I understand if that is somewhat convoluted, and it WILL require a Windows system to actually try and test for this, but I don't have much else to offer.  Browsing the share normally from Windows Explorer works fine and icons cache and load fine from virtually any other place in Windows EXCEPT from a shortcut object (*.lnk) in a toolbar added to the taskbar.  I don't know if there is something different about how shortcuts in a toolbar folder added to the taskbar behave differently when fetching their icon resources or what.

I've tried turning the Samba logging level up to 7, but that did not add any additional context to the above crash log.  I also tried attach gdb to the parent process, but the crashing process is some child process that is spawned only when doing file operations, and I am not sure how to trace that.
Comment 1 Joshua Kinard 2020-11-02 01:45:06 UTC
Adding an update here and changing the bug title, because I can reproduce a similar error (or the same one, not sure) in net/samba413 (4.13.0) as well as Samba-4.12.8.  And I believe I have reproduction steps that are easier to simulate than what I originally described.  I have further isolated the problem to what I believe is an issue in Samba's vfs_dirsort module.

First, does anyone know how I can rebuild the Samba port with full debugging symbols turned on?  Current backtrace dumps from the crashing processes are missing debug information.  Getting that turned on and reproducing the crash would probably help a lot here.

Steps to reproduce:

Requirements:
  - Windows 10-based machine
  - 7-Zip 20.00 alpha x64
  - Snort.org subscriber ruleset tar.gz archive (snortrules-snapshot-xxxxx.tar.gz)
  - Samba share on ZFS
  - 'dirsort' loaded in "vfs objects"

Steps:
  - On the Windows machine, map a drive letter to the Samba share
  - Using 7-zip, open the snortrules-snapshot-xxxxx.tar.gz archive
  - Drag and drop the "rules" subfolder directly into the share
  - Attempt to double-click on the folder
  - Crash should be triggered (may have to repeat or F5 a bunch of times)
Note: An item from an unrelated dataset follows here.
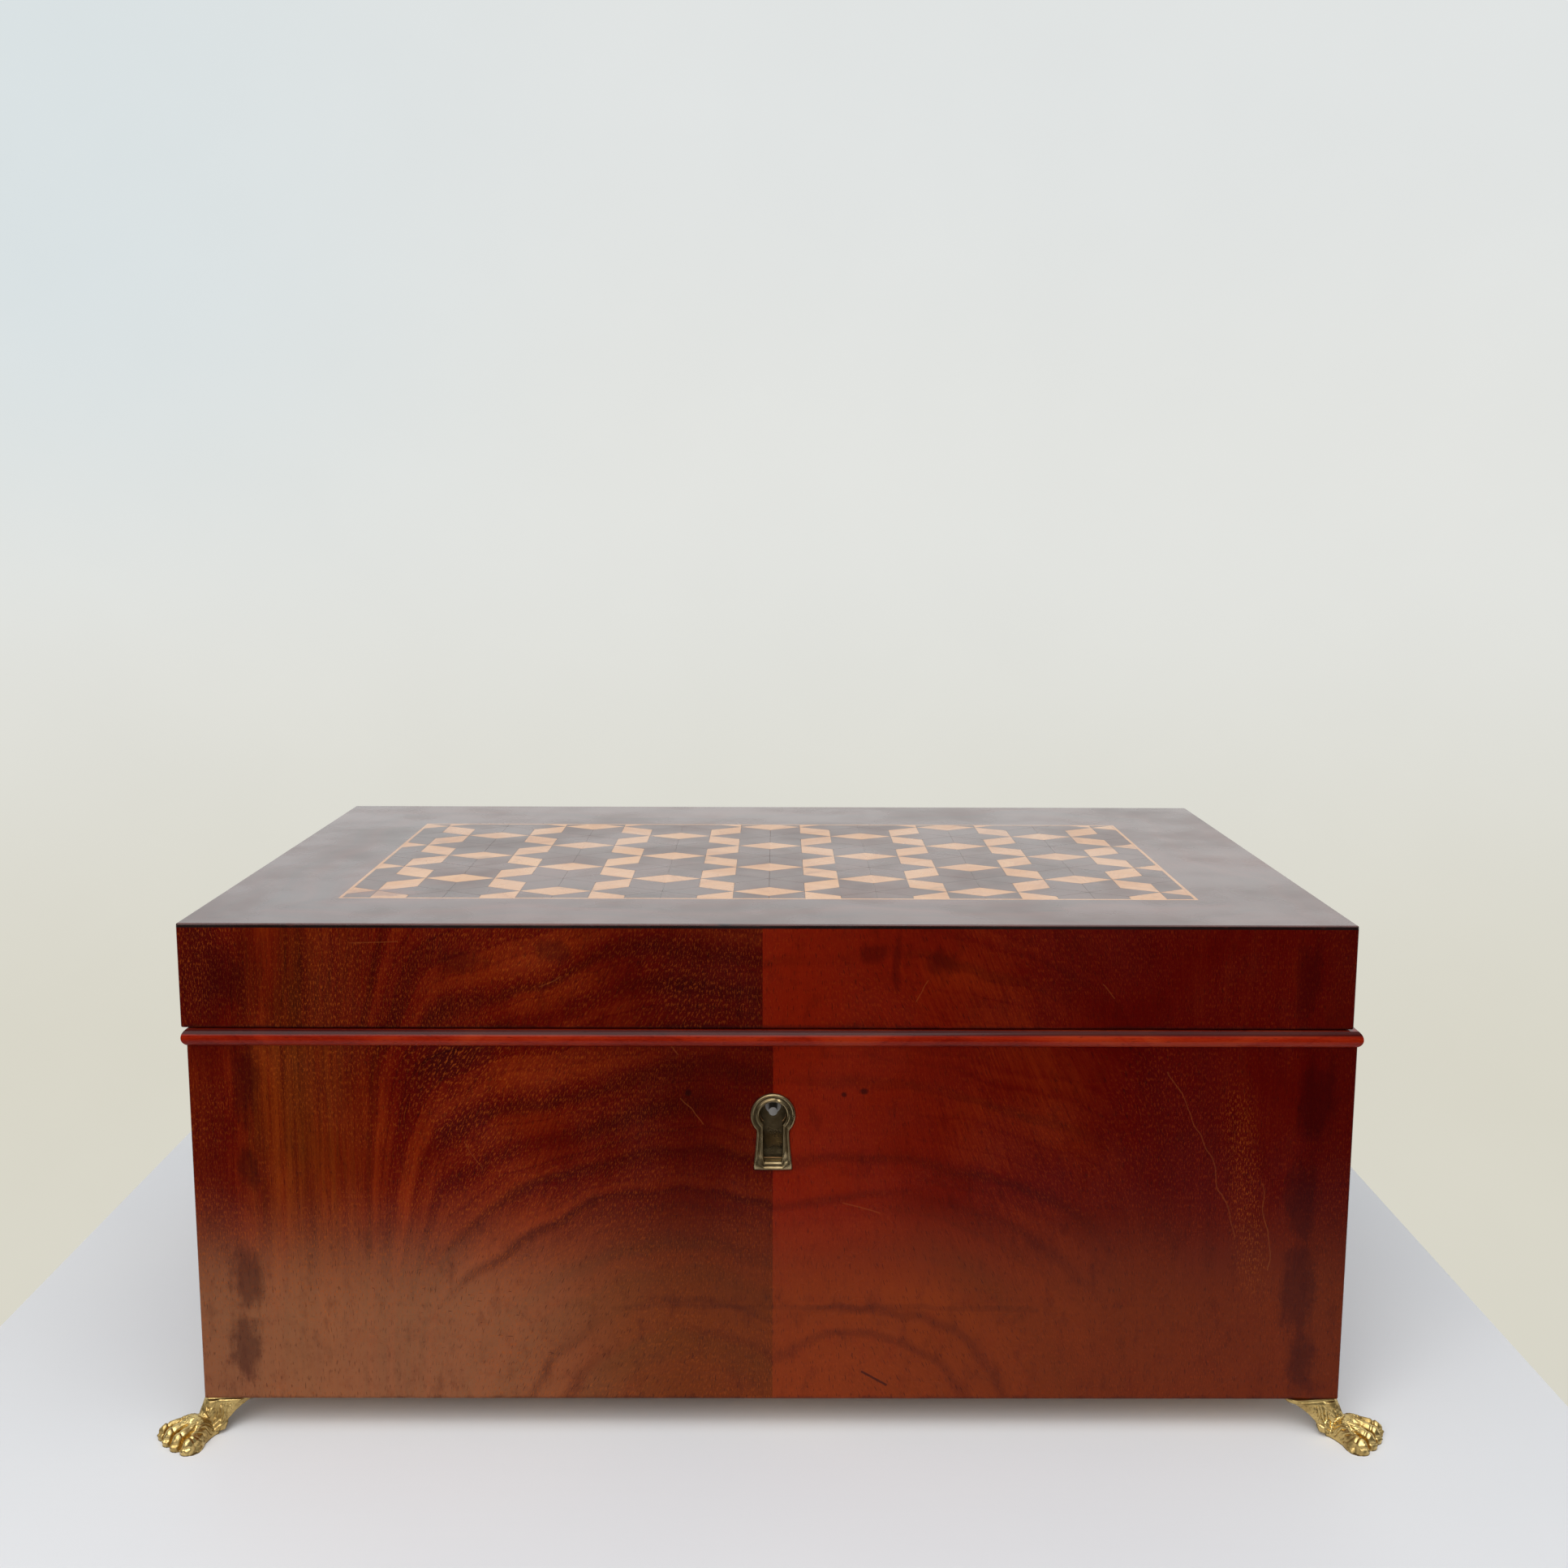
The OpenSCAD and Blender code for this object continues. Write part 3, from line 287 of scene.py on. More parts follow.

As far as I can tell, some content in one of the Snort rule files may be a trigger, but I cannot work out if it's a specific file, combination of files, file sizes, number of files, etc.  I tried stripping off any and all acls via 'setfacl -b *', and removed execute permissions via 'chmod -x *', but that has had no effect.  I tried moving files elsewhere and refreshing the folder, but still couldn't isolate it to a specific file or files.

After I gave up on that, I started removing vfs modules, starting with the zfsacl and freebsd ones, but that didn't work.  After removing dirsort, however, I have been unable to reproduce the crash via the new method described here.  I can reproduce the icon issue, but apparently without the crash described in my original comment.  So likely, the crash issue is tied to something in the dirsort module on FreeBSD platforms, while the icon issue is something else.  Fixing the crash is more important, so changing the bug to match that is best.

I also suspect that the use of 7-zip to unpack the Snort rules archive is important.  I tried unpacking that archive directly on the NAS machine's shell using tar zfx, and was unable to get it to crash via Samba afterward.  When you drag and drop files from an archive to their destination, 7-zip will first extract to %TMPDIR% on the Windows host, then move the files to the final destination.  Something in this process apparently sets up conditions that enable the crash to happen, but I cannot determine what these conditions are.
Comment 2 Joshua Kinard 2020-11-02 01:51:20 UTC
Created attachment 219294 [details]
Samba config file for net/samba413

"hosts allow" and "workgroup" have been redacted.  Everything else is as-is.
Comment 3 Joshua Kinard 2020-11-02 01:55:28 UTC
Created attachment 219295 [details]
Crash log snippet from net/samba413

One specific set of crash dump output when the problem is triggered.  Multiple such dumps get generated when the error is reproduced, eventually flooding 'dmesg' out.  And "foo" is the redacted name for the machine.  Unlike the net/samba410 crash, the backtrace info is missing the symbol names, so it's impossible to work out exactly what happened.